Вот теперь, когда я обезоружила «жертву», надо было действовать быстро.
– Не бросай трубку, Мария, я не маньяк. Мое имя Татьяна, фамилия Иванова, и я частный детектив. Номер мне дала твоя соседка Юля. Сказала, что тебе нужна помощь в поиске брата. Я ведь могу помочь?
– Какая Юля? Ах, да. Я не просила ее о помощи, – еще тише сказала Маша. – Никого не просила. И я сейчас занята.
– Не вопрос, я могу перезвонить. Или встретиться с тобой, это вообще будет прекрасно. Если хочешь, то в присутствии Юли, чтобы ты была уверена в том, что тебе нечего бояться.
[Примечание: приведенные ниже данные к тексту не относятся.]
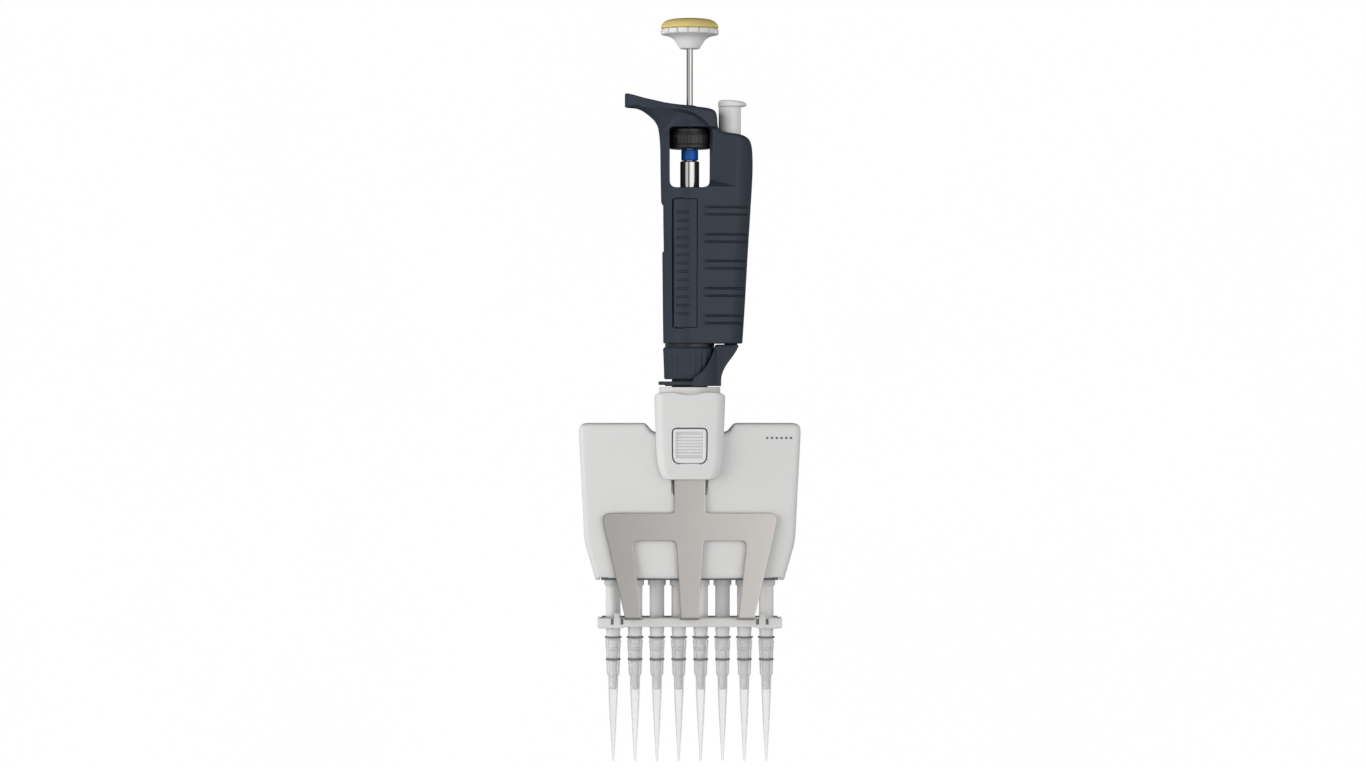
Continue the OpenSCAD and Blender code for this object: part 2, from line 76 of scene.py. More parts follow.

– Не надо, – твердо ответила Маша. – С Сергеем все в порядке, просто его задержали дела. У меня уроков много, надо идти.
– Ты точно не хочешь поговорить? Или не можешь? Если не можешь, если кто-то рядом, а тебе нужна помощь, ты просто скажи «да», и я все пойму.
Последний вопрос я задала не случайно. Было одно дело, когда я точно так же разговаривала по телефону с человеком, которого насильно удерживали в помещении. Он прекрасно справился с ролью, которую ему навязали похитители. Он был вынужден создавать видимость того, что с ним все в порядке, что у него не сломана рука и не разбито лицо – он просто не мог сказать мне об этом во время телефонного разговора, ведь каждое его слово жадно ловили те, кто его похитил. И тогда я решила: предложу ему повторить то, что он от меня услышит – только так я смогу понять то, о чем он не может рассказать. Это была фраза «Я вам перезвоню». И он рискнул, повторил. Он повторил и рассмеялся. У него просто не выдержали нервы. Никто из тех, кто подслушивал его разговор, ничего не заподозрил, а через минуту дверь снесли ребята из группы захвата, которой руководил Владимир Сергеевич Кирьянов.
…
Маша явно не услышала меня. Случилось то, чего я никак не ожидала. Звуковой фон, звучавший из динамика моего мобильного, вдруг резко «затух», словно кто-то закрыл мои уши ладонями. Так бывает, если твой собеседник вдруг зажимает трубку рукой, не желая, чтобы тот, с кем он ведет диалог, слышал его слова. Вообще-то для таких случаев есть специальная кнопка на клавиатуре любого телефона, но иногда про нее забывают. Особенно если надо действовать быстро. Значит, Маше надо было действовать именно так. Но даже такая быстрота реакции не смогла скрыть едва слышный голос другого человека, которому Маша что-то сказала. Как и тот факт, что она не услышала мой вопрос.